● SOURCE MATERIAL:

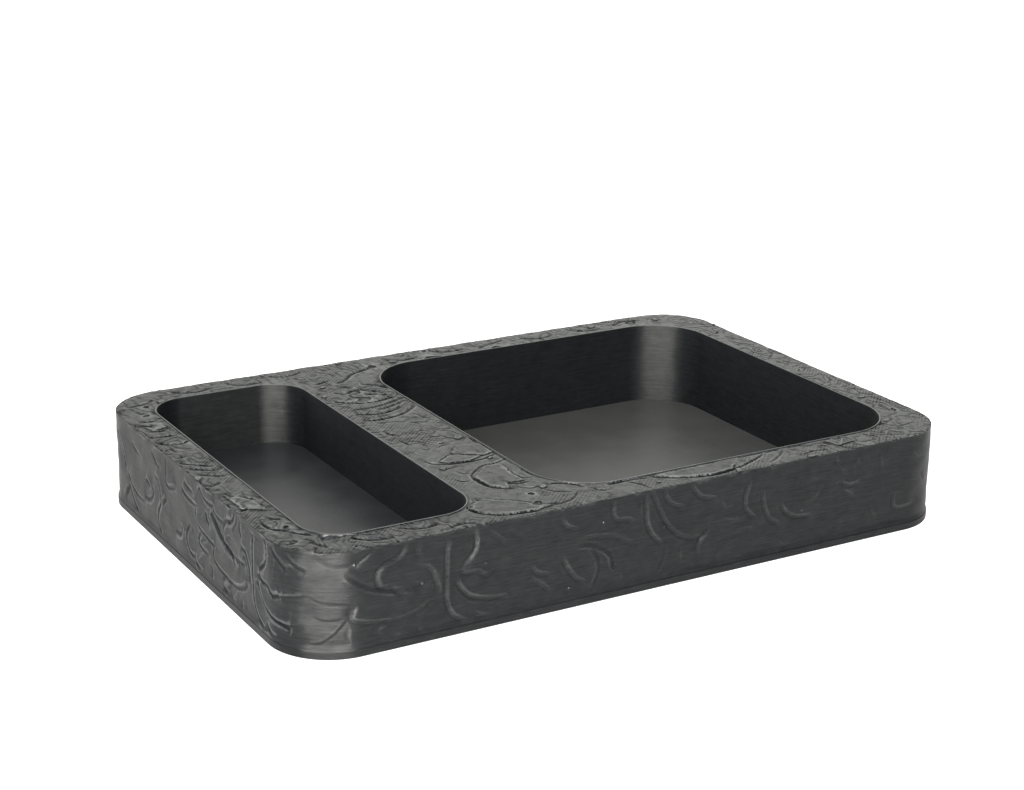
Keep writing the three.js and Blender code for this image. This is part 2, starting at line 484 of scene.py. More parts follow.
def stepProfile(gap):
    fade = np.where(gap > 0, carving["proudFade"], carving["lowFade"])
    step = carving["stepHeight"] * np.tanh(gap / carving["stepEdge"]) * np.exp(-np.abs(gap) / fade)
    ridge = carving["ridgeHeight"] * hump(gap - carving["ridgeOffset"], carving["ridgeWidth"])
    crease = carving["creaseDepth"] * hump(gap + carving["creaseOffset"], carving["creaseWidth"])
    return step + ridge - crease


def markProfile(gap):
    fade = np.exp(-np.abs(gap) / carving["lowFade"])
    step = carving["markStep"] * np.tanh(gap / carving["stepEdge"]) * fade
    return step - carving["creaseDepth"] * hump(gap, carving["creaseWidth"])


def grooveProfile(gap):
    cut = -carving["grooveDepth"] * hump(gap, carving["grooveWidth"])
    return cut + carving["grooveLip"] * np.tanh(gap) * hump(gap, carving["plateauWidth"])


def strandProfile(gap):
    return -carving["strandDepth"] * hump(gap, carving["strandWidth"])


def strokesOf(rows):
    return [(strength, np.reshape(numbers, (-1, 2))) for strength, *numbers in rows]


def moved(strokes, along):
    return [(strength, points + (along, 0.0)) for strength, points in strokes]


def scaled(strokes, factor):
    return [(strength * factor, points) for strength, points in strokes]


def softLimit(height):
    most = np.where(height > 0, carving["mostProud"], carving["mostDeep"])
    return most * np.tanh(height / most)


def wallRelief(s, z, perimeter):
    # the carving of the front and left walls comes again, half way round, on the back and right walls
    leftStrokes = moved(strokesOf(cornerScrolls), wallRepeat) + strokesOf(leftScrolls)
    strokes = scaled(strokesOf(cornerScrolls + frontScrolls), carving["frontDepth"])
    strokes += scaled(leftStrokes, carving["leftDepth"])
    marks = strokesOf(cornerMarks)
    half = perimeter / 2
    s = (s + perimeter / 4) % half
    join = smoothStep(half - carving["seamBlend"], half, s)

    def closedWaves(kind, number):
        # blends into its own start, so that the noise has no seam
        settings = (*carving[kind], carving["seed"] + number)
        return waves(s, z, *settings) * (1 - join) + waves(s - half, z, *settings) * join

    wobble = carving["wobble"]
    z2 = z + wobble / 2 * closedWaves("wobbleWaves", 0)
    s2 = s + wobble * closedWaves("wobbleWaves", 1)
    height = np.zeros_like(s)
    for turn in (-1, 0, 1):
        along = perimeter / 4 + turn * half
        height += strokeShape(s2, z2, moved(strokes, along), stepProfile)
        height += strokeShape(s2, z2, moved(marks, along), markProfile)
    height += carving["swell"] * closedWaves("swellWaves", 2)
    height = softLimit(height)
    for beadS, beadZ in wallBeads:
        gap = np.hypot((s - beadS - perimeter / 4 + half / 2) % half - half / 2, z - beadZ)
        height += carving["beadHeight"] * hump(gap, carving["beadWidth"])
    return np.minimum(height, carving["mostProud"])


def inside(x, y, corners):
    # which of the points lie inside the closed outline
    within = np.zeros(x.shape, bool)
    for (ax, ay), (bx, by) in zip(corners, corners[1:] + corners[:1]):
        if ay != by:
            crosses = (ay > y) != (by > y)
            within ^= crosses & (x < ax + (y - ay) * (bx - ax) / (by - ay))
    return within


def rimRelief(x, y):
    # the heights that fall on print layers, and the grooves that are cut into them
    sharp = strokesOf(dividerGrooves + frontRimGrooves + lipGrooves)
    soft = strokesOf(dividerStrands + leftRimGrooves + backRimGrooves)
    wobble, seed = carving["rimWobble"], carving["seed"]
    x2 = x + wobble * waves(x, y, *carving["wobbleWaves"], seed + 3)
    y2 = y + wobble * waves(x, y, *carving["wobbleWaves"], seed + 4)
    layered = carving["rimSwell"] * waves(x2, y2, *carving["rimSwellWaves"], seed + 5)
    for corners in plateaus:
        layered += np.where(inside(x2, y2, corners), carving["plateauRise"], 0.0)
    grooves = strokeShape(x2, y2, sharp, grooveProfile) + strokeShape(x2, y2, soft, strandProfile)
    return layered, grooves


# One closed mesh: underside, band, carved walls, rim, lips, wells and their floors

class Shell:
    def __init__(self):
        self.parts, self.faces, self.relief, self.groove, self.outward = [], [], [], [], []
        self.count = 0

    def addPoints(self, points, relief=0.0, outward=(0.0, 0.0, 0.0), groove=0.0):
        first = self.count
        self.parts.append(np.asarray(points, float))
        self.relief.append(np.broadcast_to(relief, len(points)).astype(float))
        self.groove.append(np.broadcast_to(groove, len(points)).astype(float))
        self.outward.append(np.broadcast_to(outward, (len(points), 3)).astype(float))
        self.count += len(points)
        return np.arange(first, self.count)

    def addBand(self, lower, upper):
        # quads between two loops of as many points; both run anticlockwise, seen from above
        self.faces += np.stack([lower, np.roll(lower, -1), np.roll(upper, -1), upper], 1).tolist()


def nearestPlace(points, line, block=4000):
    # for each point, the number of the nearest point of the outline
    nearest = np.empty(len(points), int)
    for first in range(0, len(points), block):
        some = points[first:first + block]
        gap = (some[:, None, 0] - line[None, :, 0]) ** 2 + (some[:, None, 1] - line[None, :, 1]) ** 2
        nearest[first:first + block] = gap.argmin(1)
    return nearest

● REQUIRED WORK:
Output the full listing exactly as it stands.

● OUTPUT OF THE EXERCISE:
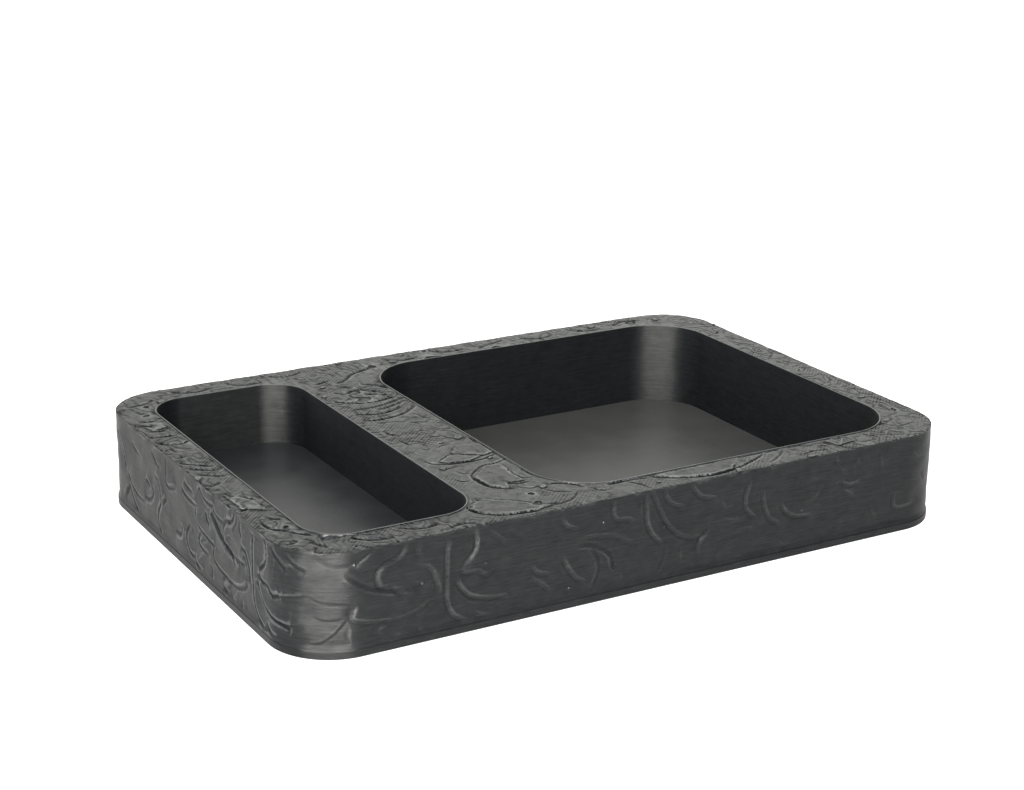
Keep writing the three.js and Blender code for this image. This is part 2, starting at line 484 of scene.py. More parts follow.
def stepProfile(gap):
    fade = np.where(gap > 0, carving["proudFade"], carving["lowFade"])
    step = carving["stepHeight"] * np.tanh(gap / carving["stepEdge"]) * np.exp(-np.abs(gap) / fade)
    ridge = carving["ridgeHeight"] * hump(gap - carving["ridgeOffset"], carving["ridgeWidth"])
    crease = carving["creaseDepth"] * hump(gap + carving["creaseOffset"], carving["creaseWidth"])
    return step + ridge - crease


def markProfile(gap):
    fade = np.exp(-np.abs(gap) / carving["lowFade"])
    step = carving["markStep"] * np.tanh(gap / carving["stepEdge"]) * fade
    return step - carving["creaseDepth"] * hump(gap, carving["creaseWidth"])


def grooveProfile(gap):
    cut = -carving["grooveDepth"] * hump(gap, carving["grooveWidth"])
    return cut + carving["grooveLip"] * np.tanh(gap) * hump(gap, carving["plateauWidth"])


def strandProfile(gap):
    return -carving["strandDepth"] * hump(gap, carving["strandWidth"])


def strokesOf(rows):
    return [(strength, np.reshape(numbers, (-1, 2))) for strength, *numbers in rows]


def moved(strokes, along):
    return [(strength, points + (along, 0.0)) for strength, points in strokes]


def scaled(strokes, factor):
    return [(strength * factor, points) for strength, points in strokes]


def softLimit(height):
    most = np.where(height > 0, carving["mostProud"], carving["mostDeep"])
    return most * np.tanh(height / most)


def wallRelief(s, z, perimeter):
    # the carving of the front and left walls comes again, half way round, on the back and right walls
    leftStrokes = moved(strokesOf(cornerScrolls), wallRepeat) + strokesOf(leftScrolls)
    strokes = scaled(strokesOf(cornerScrolls + frontScrolls), carving["frontDepth"])
    strokes += scaled(leftStrokes, carving["leftDepth"])
    marks = strokesOf(cornerMarks)
    half = perimeter / 2
    s = (s + perimeter / 4) % half
    join = smoothStep(half - carving["seamBlend"], half, s)

    def closedWaves(kind, number):
        # blends into its own start, so that the noise has no seam
        settings = (*carving[kind], carving["seed"] + number)
        return waves(s, z, *settings) * (1 - join) + waves(s - half, z, *settings) * join

    wobble = carving["wobble"]
    z2 = z + wobble / 2 * closedWaves("wobbleWaves", 0)
    s2 = s + wobble * closedWaves("wobbleWaves", 1)
    height = np.zeros_like(s)
    for turn in (-1, 0, 1):
        along = perimeter / 4 + turn * half
        height += strokeShape(s2, z2, moved(strokes, along), stepProfile)
        height += strokeShape(s2, z2, moved(marks, along), markProfile)
    height += carving["swell"] * closedWaves("swellWaves", 2)
    height = softLimit(height)
    for beadS, beadZ in wallBeads:
        gap = np.hypot((s - beadS - perimeter / 4 + half / 2) % half - half / 2, z - beadZ)
        height += carving["beadHeight"] * hump(gap, carving["beadWidth"])
    return np.minimum(height, carving["mostProud"])


def inside(x, y, corners):
    # which of the points lie inside the closed outline
    within = np.zeros(x.shape, bool)
    for (ax, ay), (bx, by) in zip(corners, corners[1:] + corners[:1]):
        if ay != by:
            crosses = (ay > y) != (by > y)
            within ^= crosses & (x < ax + (y - ay) * (bx - ax) / (by - ay))
    return within


def rimRelief(x, y):
    # the heights that fall on print layers, and the grooves that are cut into them
    sharp = strokesOf(dividerGrooves + frontRimGrooves + lipGrooves)
    soft = strokesOf(dividerStrands + leftRimGrooves + backRimGrooves)
    wobble, seed = carving["rimWobble"], carving["seed"]
    x2 = x + wobble * waves(x, y, *carving["wobbleWaves"], seed + 3)
    y2 = y + wobble * waves(x, y, *carving["wobbleWaves"], seed + 4)
    layered = carving["rimSwell"] * waves(x2, y2, *carving["rimSwellWaves"], seed + 5)
    for corners in plateaus:
        layered += np.where(inside(x2, y2, corners), carving["plateauRise"], 0.0)
    grooves = strokeShape(x2, y2, sharp, grooveProfile) + strokeShape(x2, y2, soft, strandProfile)
    return layered, grooves


# One closed mesh: underside, band, carved walls, rim, lips, wells and their floors

class Shell:
    def __init__(self):
        self.parts, self.faces, self.relief, self.groove, self.outward = [], [], [], [], []
        self.count = 0

    def addPoints(self, points, relief=0.0, outward=(0.0, 0.0, 0.0), groove=0.0):
        first = self.count
        self.parts.append(np.asarray(points, float))
        self.relief.append(np.broadcast_to(relief, len(points)).astype(float))
        self.groove.append(np.broadcast_to(groove, len(points)).astype(float))
        self.outward.append(np.broadcast_to(outward, (len(points), 3)).astype(float))
        self.count += len(points)
        return np.arange(first, self.count)

    def addBand(self, lower, upper):
        # quads between two loops of as many points; both run anticlockwise, seen from above
        self.faces += np.stack([lower, np.roll(lower, -1), np.roll(upper, -1), upper], 1).tolist()


def nearestPlace(points, line, block=4000):
    # for each point, the number of the nearest point of the outline
    nearest = np.empty(len(points), int)
    for first in range(0, len(points), block):
        some = points[first:first + block]
        gap = (some[:, None, 0] - line[None, :, 0]) ** 2 + (some[:, None, 1] - line[None, :, 1]) ** 2
        nearest[first:first + block] = gap.argmin(1)
    return nearest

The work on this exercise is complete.